The strongest piece of colour in the Exhibition is Mr. E. J. Gregory's portrait of Miss Mabel Galloway, in which the girl's red dress, the chrysanthemums, the Turkey carpet, the gilt leather of the wall in the background, make up a scheme of colour such as perhaps no English artist except Mr. Gregory would dare to attempt. The girl's cheeks are perhaps brighter than anything in the picture ; Mr. Gregory presumably chose her surroundings for that reason. Yet, though the picture is extraordinarily dexterous, though, for instance, the painting of the hair is simply splendid, the work is not as a whole com- pletely satisfactory. Without being actually vulgar, it lacks refinement, and though it is not commonplace, still less is the composition poetical or suggestive; above all, everything in the work looks new, the table, the chrysanthemums, the embossed leather, the peacock-feathers, the carpet, Miss Galloway's dress, and Miss Galloway herself. There is a trail as of Shoolbred or Whiteley over the whole picture. Notice as a contrast to this the little landscape by Mr. Aumonier of an English village scene, which seems to take us pleasantly far away from Mr. Gregory's decorative portrait.

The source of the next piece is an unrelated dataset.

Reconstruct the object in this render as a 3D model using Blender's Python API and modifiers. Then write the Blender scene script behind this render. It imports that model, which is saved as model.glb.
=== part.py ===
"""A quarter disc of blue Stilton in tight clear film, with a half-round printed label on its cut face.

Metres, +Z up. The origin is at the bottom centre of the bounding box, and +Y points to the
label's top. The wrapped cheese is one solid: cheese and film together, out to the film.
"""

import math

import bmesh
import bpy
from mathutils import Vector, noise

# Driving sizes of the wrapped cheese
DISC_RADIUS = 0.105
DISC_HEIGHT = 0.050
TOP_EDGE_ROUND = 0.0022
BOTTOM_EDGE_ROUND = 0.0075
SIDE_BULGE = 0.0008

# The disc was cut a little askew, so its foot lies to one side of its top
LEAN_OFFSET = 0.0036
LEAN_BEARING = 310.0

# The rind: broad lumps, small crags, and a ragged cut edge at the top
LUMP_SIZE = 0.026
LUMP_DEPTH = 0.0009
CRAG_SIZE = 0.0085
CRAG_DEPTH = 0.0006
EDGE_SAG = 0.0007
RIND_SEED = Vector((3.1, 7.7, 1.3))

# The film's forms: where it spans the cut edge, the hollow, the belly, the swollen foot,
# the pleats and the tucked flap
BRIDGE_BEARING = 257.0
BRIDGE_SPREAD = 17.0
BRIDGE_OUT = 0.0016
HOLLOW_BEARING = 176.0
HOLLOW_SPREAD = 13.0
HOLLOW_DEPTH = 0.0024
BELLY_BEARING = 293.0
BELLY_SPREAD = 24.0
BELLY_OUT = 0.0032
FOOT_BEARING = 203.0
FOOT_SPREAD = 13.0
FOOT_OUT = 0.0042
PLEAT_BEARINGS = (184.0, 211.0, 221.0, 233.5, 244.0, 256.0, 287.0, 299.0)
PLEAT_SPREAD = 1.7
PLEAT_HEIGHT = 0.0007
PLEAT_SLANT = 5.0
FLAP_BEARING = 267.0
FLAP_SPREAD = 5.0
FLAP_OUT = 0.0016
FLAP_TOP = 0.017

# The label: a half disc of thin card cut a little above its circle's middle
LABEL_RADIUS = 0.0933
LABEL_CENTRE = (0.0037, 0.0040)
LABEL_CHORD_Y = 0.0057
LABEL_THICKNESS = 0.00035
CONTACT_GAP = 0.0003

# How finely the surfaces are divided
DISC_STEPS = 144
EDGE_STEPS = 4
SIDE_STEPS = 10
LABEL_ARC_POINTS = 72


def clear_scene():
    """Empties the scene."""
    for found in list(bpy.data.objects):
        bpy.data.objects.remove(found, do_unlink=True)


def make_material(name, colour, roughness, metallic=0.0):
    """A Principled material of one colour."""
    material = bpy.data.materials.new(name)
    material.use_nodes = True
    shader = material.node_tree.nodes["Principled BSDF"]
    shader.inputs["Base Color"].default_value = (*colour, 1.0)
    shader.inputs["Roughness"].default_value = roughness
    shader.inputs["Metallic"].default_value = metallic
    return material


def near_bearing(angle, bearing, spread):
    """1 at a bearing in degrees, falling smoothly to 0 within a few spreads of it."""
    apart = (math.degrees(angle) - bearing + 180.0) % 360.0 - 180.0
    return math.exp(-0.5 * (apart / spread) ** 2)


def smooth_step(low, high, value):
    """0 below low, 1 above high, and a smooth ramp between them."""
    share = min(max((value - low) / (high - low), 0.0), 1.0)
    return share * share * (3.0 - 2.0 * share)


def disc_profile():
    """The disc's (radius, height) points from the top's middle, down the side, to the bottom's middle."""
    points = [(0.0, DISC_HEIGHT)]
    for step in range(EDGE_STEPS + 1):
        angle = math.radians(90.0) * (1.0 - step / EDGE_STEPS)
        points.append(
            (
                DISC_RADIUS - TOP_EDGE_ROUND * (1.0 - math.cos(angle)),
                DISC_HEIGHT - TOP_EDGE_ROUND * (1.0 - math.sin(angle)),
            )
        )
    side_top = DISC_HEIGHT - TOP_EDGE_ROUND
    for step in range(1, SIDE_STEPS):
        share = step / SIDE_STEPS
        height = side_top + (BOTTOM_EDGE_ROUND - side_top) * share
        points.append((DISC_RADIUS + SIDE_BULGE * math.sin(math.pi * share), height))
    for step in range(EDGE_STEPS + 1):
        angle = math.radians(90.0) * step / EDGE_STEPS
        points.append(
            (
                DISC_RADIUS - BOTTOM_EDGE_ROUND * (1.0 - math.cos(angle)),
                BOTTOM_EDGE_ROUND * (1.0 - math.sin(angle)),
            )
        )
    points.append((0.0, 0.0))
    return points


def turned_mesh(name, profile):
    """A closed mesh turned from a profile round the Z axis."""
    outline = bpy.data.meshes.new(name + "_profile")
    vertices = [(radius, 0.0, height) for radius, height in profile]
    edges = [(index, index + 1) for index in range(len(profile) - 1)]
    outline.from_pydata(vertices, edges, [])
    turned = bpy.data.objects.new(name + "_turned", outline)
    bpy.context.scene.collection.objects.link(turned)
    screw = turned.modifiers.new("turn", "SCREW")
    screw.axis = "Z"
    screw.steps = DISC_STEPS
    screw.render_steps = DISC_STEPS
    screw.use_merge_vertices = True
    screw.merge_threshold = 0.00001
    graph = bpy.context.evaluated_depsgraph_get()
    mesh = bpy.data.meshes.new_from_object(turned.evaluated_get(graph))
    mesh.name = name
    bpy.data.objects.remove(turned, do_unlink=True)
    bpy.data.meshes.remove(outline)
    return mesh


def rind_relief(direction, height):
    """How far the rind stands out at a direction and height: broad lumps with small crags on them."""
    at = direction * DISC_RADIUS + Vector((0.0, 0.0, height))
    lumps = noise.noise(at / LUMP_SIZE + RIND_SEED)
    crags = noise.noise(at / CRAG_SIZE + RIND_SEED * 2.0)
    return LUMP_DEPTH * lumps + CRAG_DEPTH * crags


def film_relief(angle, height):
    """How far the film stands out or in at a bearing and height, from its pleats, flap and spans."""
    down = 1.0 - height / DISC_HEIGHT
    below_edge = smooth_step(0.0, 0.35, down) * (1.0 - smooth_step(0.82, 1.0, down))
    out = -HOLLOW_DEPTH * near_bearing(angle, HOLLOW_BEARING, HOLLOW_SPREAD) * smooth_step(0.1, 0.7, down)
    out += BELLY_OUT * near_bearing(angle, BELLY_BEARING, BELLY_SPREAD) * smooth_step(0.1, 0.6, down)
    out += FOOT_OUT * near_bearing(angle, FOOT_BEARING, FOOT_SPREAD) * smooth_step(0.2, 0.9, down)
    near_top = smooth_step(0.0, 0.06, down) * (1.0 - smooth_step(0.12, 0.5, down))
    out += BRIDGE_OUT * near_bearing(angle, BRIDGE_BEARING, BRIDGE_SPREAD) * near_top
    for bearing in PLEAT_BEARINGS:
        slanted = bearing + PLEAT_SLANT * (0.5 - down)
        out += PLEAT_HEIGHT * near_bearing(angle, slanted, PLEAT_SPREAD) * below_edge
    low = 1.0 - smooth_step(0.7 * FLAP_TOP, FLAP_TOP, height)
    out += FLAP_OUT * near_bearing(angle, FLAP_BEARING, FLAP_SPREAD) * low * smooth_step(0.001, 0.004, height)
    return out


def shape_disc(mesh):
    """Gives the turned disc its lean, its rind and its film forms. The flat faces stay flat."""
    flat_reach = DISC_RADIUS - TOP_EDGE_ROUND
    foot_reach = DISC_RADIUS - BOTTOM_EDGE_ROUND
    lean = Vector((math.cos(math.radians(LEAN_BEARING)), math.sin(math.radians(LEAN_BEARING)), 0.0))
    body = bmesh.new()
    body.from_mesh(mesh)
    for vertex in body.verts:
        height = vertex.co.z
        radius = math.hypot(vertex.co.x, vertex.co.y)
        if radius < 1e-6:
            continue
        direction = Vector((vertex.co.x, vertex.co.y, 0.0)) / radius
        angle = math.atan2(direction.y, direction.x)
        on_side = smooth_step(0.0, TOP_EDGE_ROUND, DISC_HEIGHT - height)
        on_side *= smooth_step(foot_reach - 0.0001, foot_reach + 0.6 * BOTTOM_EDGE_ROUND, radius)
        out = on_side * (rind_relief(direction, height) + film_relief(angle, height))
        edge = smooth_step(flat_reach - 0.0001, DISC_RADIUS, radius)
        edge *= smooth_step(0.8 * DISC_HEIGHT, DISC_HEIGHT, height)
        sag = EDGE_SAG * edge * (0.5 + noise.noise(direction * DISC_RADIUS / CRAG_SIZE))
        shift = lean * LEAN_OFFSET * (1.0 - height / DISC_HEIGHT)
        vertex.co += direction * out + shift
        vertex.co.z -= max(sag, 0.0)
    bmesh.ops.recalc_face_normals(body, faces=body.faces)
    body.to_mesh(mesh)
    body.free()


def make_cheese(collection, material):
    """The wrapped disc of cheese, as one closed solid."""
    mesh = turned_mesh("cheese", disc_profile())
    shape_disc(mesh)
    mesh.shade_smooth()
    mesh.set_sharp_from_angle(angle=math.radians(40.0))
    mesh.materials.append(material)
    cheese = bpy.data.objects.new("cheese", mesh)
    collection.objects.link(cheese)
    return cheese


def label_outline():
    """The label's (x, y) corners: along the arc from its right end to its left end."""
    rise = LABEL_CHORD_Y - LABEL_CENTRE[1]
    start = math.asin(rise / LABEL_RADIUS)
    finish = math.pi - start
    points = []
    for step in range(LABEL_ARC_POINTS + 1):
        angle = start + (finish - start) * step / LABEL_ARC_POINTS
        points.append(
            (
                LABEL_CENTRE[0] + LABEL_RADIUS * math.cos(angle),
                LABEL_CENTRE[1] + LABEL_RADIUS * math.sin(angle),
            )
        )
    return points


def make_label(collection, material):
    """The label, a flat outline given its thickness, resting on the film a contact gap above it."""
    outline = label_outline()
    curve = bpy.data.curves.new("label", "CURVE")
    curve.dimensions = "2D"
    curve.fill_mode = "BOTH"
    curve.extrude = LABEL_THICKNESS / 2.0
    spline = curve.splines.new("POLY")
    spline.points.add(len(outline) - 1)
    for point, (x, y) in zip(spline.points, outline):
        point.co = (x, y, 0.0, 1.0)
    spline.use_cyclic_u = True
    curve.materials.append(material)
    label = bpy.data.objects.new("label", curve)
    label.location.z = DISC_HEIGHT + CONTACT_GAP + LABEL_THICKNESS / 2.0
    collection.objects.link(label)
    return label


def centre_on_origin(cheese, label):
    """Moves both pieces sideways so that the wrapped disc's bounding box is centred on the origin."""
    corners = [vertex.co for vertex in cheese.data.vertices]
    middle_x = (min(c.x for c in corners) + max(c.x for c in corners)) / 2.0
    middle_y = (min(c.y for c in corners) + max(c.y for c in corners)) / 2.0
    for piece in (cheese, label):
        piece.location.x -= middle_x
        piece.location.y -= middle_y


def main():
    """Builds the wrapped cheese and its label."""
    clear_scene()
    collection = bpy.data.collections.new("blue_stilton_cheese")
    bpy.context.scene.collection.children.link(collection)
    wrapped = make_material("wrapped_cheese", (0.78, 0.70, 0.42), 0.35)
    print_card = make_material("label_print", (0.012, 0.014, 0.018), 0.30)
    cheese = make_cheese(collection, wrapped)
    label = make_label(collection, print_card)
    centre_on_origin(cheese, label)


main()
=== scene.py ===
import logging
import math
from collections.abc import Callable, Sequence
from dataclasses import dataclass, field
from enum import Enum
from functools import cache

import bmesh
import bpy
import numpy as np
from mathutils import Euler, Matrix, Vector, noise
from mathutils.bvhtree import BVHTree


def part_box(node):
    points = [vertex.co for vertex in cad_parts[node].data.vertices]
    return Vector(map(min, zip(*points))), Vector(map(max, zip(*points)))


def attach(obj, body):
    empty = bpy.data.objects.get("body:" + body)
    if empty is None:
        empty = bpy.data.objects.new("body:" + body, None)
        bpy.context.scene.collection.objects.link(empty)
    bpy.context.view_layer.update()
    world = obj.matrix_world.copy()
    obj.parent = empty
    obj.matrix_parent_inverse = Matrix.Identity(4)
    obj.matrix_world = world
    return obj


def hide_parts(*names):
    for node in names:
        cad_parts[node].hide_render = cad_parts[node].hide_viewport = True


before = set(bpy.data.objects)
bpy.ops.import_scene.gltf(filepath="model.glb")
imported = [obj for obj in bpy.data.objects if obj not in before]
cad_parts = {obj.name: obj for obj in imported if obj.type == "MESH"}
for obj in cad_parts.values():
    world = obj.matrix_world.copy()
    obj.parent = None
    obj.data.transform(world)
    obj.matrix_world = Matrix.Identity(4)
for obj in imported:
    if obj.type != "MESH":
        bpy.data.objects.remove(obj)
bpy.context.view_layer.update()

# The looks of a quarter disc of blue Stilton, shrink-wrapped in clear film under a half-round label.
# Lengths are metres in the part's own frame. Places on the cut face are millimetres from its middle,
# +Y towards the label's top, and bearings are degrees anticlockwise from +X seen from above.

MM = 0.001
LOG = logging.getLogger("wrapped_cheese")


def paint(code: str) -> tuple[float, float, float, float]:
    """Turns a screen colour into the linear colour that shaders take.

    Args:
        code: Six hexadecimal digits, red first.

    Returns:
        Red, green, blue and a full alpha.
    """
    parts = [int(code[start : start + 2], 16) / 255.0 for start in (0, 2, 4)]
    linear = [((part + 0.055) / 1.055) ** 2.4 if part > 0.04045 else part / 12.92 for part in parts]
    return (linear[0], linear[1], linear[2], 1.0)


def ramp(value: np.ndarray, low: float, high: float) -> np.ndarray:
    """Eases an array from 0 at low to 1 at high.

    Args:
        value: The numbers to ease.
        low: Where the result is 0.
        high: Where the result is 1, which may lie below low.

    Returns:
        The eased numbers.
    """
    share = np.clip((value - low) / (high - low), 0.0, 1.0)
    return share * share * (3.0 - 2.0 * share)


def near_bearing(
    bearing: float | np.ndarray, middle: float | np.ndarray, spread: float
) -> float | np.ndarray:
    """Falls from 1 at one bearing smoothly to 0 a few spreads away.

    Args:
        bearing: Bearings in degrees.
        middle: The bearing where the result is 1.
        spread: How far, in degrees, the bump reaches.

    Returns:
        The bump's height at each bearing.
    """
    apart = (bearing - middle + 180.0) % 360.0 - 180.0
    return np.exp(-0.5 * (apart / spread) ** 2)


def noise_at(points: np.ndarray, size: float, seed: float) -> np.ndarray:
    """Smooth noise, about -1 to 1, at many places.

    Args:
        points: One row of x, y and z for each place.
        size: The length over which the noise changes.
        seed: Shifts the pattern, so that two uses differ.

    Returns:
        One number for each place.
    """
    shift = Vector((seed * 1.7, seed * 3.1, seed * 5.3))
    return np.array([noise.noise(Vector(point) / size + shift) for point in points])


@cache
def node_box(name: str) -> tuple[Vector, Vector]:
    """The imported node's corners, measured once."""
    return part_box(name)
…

There is a picture by Mr. Keeley Halswelle here which has a peculiar attraction from being the one which was, we now understand, rejected by the Royal Academy. It is chiefly noticeable as being a better piece of colour than usual with this artist. The subject is a river enclosed between "October woodlands."

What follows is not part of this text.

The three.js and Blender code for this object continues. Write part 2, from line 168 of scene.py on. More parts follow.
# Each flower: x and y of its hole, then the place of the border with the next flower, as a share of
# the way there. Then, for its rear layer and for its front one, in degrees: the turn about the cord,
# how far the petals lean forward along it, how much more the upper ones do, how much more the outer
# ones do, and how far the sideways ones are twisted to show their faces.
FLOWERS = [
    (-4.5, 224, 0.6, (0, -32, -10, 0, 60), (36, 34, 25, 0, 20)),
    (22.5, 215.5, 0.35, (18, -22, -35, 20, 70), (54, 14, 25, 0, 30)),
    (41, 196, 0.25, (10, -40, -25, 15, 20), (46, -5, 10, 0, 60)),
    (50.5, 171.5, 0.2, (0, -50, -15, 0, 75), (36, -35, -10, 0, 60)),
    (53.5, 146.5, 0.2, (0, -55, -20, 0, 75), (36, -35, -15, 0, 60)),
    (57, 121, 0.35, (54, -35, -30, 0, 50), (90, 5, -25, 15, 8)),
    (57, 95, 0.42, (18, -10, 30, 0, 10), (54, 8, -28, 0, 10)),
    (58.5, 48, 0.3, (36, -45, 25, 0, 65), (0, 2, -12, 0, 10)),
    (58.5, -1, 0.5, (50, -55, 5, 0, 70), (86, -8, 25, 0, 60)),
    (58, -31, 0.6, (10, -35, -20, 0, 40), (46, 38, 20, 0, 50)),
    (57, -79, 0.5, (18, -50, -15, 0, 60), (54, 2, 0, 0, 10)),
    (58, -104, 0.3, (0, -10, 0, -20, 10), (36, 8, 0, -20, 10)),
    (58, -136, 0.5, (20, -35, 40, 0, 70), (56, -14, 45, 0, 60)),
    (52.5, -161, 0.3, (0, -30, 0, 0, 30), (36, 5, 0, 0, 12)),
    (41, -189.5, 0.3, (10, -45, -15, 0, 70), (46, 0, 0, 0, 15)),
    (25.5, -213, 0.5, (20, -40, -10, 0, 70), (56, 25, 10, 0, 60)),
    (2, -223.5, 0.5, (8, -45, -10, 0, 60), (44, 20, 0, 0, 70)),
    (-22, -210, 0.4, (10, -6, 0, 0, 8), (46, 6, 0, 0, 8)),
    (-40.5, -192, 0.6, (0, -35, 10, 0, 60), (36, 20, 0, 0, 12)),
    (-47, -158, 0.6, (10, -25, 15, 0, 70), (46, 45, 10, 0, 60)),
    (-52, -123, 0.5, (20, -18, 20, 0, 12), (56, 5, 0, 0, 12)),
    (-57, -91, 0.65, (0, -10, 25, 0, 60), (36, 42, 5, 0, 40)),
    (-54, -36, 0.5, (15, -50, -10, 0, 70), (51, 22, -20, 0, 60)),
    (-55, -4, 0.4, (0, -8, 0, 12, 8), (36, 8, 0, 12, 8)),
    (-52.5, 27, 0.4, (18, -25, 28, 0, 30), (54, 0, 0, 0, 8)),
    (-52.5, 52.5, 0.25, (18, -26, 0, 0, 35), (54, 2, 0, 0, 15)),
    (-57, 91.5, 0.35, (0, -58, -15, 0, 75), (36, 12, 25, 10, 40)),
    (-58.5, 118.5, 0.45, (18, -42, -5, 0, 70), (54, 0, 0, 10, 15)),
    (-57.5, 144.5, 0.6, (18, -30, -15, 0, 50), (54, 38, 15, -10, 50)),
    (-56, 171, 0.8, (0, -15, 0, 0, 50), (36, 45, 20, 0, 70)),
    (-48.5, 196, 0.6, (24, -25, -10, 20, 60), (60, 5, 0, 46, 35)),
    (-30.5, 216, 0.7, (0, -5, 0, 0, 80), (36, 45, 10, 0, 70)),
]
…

Mr. Alfred East's "The Ebb-Tide of Day" is probably the most poetical landscape in the Exhibition, but it is not a particularly good example of the artist, and has rather a cheap effect of distant hills and sunset sky. Mr. Fairfax Murray sends one of the largest, and in its way one of the best pic- tures here, two life-size figures standing against a background of landscape, and clothed in very full-coloured draperies ; but this artist's manner is simply an echo of the great period of Italian painting, and lacks the personal qualities of the artist almost as completely as it evidences his acquaintance with the work of the older schools. Specially unpleasant to the present writer is the colour of the flesh in this picture, which has a sort of strawberry-ice tint, and a texture akin to nothing in human nature. Still, there is no doubt that, with all his defects, Mr. Murray is a colourist, and it is rather amusing to see to what a drab uniformity of hue this composition of his reduces all the surrounding pictures.
The last work which we shall mention in the present notice will be Mr. George Clausen's "Ploughboy," a remarkably finished study of a very pink rustic model, very powerfully painted in the manner of the late M. Bastien Lepage. It is lifelike, but like life which is profoundly uninteresting, or, in other words, not like life at all. Still, for a realisation of the absolutely superficial characteristics of a model, Mr. Clausen's study—we cannot call it a picture—is the most successful thing in the Gallery.